Why can't I print boolean variable values (0 and 1) through println function?

Question

source code :

int buttonPin = 8;
boolean buttonState = 0;

void setup()
{
   Serial.begin(9600);
   pinMode (buttonPin, INPUT);
}

void loop()
{
   buttonState = digitalRead(buttonPin);
   Serial.println(buttonState);
   delay(500);
}

But when, instead of boolean I specify an int data type for buttonState variable it produces the result I want i.e. 1 when pressed and 0 when not pressed. Is it related to the way these variables when stated with different data types give different values to the println() function to convert them into ASCII values?

Answer 1

First, you are not supposed to use boolean with digitalRead.

The function prototype in Arduino.h is:

int digitalRead(uint8_t);

Thus, the correct data type for buttonState in your code is int. Then your other problem goes away. What I am guessing is happening is that the version of the IDE you are using does not have an overloaded function for Serial.println that takes a boolean argument, and the compiler is casting it to byte, in which case it would print as 0x00 (LOW) or 0x01 (HIGH) which are not printable characters.

Unfortunately the documentation for digitalRead on the Arduino site does not mention the datatype, it just mentions that it returns HIGH or LOW which isn't very helpful to help you work out what data type to use. BTW, neither of those values are, per se, booleans. If they had said it returns true or false you might reasonably put the result into a boolean field.
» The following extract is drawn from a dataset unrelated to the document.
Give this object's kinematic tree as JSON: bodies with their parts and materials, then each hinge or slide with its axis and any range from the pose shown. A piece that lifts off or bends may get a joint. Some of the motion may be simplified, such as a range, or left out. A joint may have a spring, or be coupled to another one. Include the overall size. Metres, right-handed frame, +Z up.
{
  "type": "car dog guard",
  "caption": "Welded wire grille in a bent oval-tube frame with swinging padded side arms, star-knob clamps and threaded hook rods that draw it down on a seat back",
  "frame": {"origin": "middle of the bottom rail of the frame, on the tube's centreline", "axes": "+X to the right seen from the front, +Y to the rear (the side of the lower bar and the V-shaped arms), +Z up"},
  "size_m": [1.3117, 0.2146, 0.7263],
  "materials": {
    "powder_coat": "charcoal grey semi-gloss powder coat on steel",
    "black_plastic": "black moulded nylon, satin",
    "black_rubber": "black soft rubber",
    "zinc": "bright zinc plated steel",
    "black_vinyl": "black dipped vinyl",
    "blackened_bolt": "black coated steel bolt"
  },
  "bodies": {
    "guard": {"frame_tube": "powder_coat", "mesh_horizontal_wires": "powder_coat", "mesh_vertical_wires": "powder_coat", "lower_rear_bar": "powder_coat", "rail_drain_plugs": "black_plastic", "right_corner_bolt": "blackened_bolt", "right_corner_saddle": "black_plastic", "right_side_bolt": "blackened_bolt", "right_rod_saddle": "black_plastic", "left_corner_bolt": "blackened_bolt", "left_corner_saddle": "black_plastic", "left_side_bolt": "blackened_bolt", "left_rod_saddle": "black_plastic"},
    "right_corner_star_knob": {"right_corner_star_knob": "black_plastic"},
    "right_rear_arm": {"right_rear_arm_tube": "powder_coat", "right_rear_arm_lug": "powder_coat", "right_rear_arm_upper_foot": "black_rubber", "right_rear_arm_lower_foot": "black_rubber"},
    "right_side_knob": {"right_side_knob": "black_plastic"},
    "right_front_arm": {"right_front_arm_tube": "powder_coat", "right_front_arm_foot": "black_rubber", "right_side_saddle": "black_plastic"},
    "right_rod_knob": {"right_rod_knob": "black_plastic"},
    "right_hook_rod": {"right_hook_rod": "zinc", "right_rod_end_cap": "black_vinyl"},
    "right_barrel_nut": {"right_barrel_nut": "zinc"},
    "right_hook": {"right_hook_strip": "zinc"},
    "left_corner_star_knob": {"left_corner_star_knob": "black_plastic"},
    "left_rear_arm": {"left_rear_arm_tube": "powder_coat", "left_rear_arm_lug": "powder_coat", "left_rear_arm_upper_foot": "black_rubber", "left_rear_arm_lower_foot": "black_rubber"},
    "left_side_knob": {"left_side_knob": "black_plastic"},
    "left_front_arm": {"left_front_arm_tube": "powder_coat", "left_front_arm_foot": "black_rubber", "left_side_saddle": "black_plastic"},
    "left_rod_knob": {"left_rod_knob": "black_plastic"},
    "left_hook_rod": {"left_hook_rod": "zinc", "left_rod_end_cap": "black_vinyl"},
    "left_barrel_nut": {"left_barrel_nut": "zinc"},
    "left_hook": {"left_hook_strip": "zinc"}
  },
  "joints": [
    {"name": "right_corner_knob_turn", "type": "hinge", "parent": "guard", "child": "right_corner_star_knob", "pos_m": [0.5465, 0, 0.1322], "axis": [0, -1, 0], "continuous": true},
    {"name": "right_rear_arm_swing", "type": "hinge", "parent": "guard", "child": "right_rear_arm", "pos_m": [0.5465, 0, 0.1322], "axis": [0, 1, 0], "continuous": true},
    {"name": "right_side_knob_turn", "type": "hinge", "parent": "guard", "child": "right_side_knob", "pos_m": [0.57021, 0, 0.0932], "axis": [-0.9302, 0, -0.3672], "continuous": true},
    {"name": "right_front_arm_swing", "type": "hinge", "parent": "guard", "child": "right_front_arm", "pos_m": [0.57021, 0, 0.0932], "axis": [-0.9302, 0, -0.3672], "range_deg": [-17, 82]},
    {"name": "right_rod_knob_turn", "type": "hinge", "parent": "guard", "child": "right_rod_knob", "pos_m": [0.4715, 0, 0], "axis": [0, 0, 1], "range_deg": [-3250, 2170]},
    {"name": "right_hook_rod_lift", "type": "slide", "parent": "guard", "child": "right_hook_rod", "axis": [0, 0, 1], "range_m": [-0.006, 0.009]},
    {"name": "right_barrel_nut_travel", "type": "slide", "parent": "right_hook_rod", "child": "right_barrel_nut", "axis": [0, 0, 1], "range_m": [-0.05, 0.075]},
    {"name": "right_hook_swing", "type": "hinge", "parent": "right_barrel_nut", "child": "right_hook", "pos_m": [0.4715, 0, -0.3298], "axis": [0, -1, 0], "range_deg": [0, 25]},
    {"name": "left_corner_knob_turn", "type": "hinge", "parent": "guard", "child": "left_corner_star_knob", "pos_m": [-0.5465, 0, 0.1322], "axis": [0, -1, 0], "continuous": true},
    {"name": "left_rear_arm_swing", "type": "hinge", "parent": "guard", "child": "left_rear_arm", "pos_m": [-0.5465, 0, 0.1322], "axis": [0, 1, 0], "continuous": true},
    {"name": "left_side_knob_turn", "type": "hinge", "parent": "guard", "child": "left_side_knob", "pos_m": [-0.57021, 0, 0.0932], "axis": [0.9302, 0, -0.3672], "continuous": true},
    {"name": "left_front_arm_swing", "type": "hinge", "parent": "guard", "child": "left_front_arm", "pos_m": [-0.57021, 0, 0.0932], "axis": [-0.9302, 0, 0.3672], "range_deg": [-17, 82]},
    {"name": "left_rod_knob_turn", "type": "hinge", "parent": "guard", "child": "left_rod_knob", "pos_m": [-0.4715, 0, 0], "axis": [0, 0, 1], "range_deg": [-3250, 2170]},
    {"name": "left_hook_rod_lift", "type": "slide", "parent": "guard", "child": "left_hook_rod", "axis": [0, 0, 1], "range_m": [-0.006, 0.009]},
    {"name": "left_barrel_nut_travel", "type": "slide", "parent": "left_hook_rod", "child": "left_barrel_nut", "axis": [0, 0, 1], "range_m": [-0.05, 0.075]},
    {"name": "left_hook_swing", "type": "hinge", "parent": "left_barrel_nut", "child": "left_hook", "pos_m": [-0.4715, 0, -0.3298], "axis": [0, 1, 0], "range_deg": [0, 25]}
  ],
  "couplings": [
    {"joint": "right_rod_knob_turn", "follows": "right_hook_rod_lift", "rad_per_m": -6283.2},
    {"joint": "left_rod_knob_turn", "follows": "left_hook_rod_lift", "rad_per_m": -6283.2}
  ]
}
I have tried to get the Arduino developers to improve the documentation in this respect, something they have declined to do. I raised the issue almost 4 years ago, and no-one is even assigned to this particular task.

---

If you insist on using the boolean type, then a reasonable way of printing would be:

Serial.println(buttonState ? "HIGH" : "LOW");

---

In response to some comments ...

Works fine for me. – Majenko

...

boolean is a typedef for bool. bool gets promoted to int, not byte - Majenko

What you mean by "is a typedef for bool" is in some (later) versions of the IDE.

Looking at, for example, Arduino pre-release version 0023 I see in the file wiring.h:

typedef uint8_t boolean;
typedef uint8_t byte;

So you can clearly see that boolean and byte are the same, and therefore that using boolean would be treated as byte. Now if you look at the Print class in that release:

class Print
{
  private:
    void printNumber(unsigned long, uint8_t);
    void printFloat(double, uint8_t);
  public:
    virtual void write(uint8_t) = 0;
    virtual void write(const char *str);
    virtual void write(const uint8_t *buffer, size_t size);

    void print(const String &);
    void print(const char[]);
    void print(char, int = BYTE);
    void print(unsigned char, int = BYTE);
    void print(int, int = DEC);
    void print(unsigned int, int = DEC);
    void print(long, int = DEC);
    void print(unsigned long, int = DEC);
    void print(double, int = 2);

    void println(const String &s);
    void println(const char[]);
    void println(char, int = BYTE);
    void println(unsigned char, int = BYTE);
    void println(int, int = DEC);
    void println(unsigned int, int = DEC);
    void println(long, int = DEC);
    void println(unsigned long, int = DEC);
    void println(double, int = 2);
    void println(void);
};

So you can see that the overload for print and println treats an unsigned char (effectively uint8_t) to be printed with BYTE default treatment and not DEC treatment.

BYTE is declared:

#define BYTE 0

And the writing is done thus:

void Print::print(unsigned long n, int base)
{
  if (base == 0) write(n);
  else printNumber(n, base);
}

What this boils down to is that both byte and boolean will be written as "binary" bytes, not converted into decimal.

As Majenko says, things are different today, and boolean is now equivalent to bool which is promoted to int.

---

ElectroManiac did not respond to a question about what version of the IDE s/he is using, however my point is that for some versions of the IDE my explanation is true.

---

Oh, and assigning the return of digitalRead to a bool is perfectly valid ...

Yes, for bool, but the question was about boolean. Whilst we know, by reading the code and reading the documentation, that digitalRead will return a 0 or 1, the fact that the return type is int means that the compiler can potentially see that you are stuffing a 16-bit return value into a 8-bit variable which will possibly lead to data truncation.

I must admit I don't get a warning when compiling with the Arduino IDE, however there is certainly the potential for truncation. A test program written in C++ and compiled with the -Wconversion flag gives a suitable warning:

warning: conversion to ‘uint8_t {aka unsigned char}’ from ‘int’ may alter its value [-Wconversion]

(There is no warning if you are placing the result into bool, however that is not the version of the IDE that the OP is using).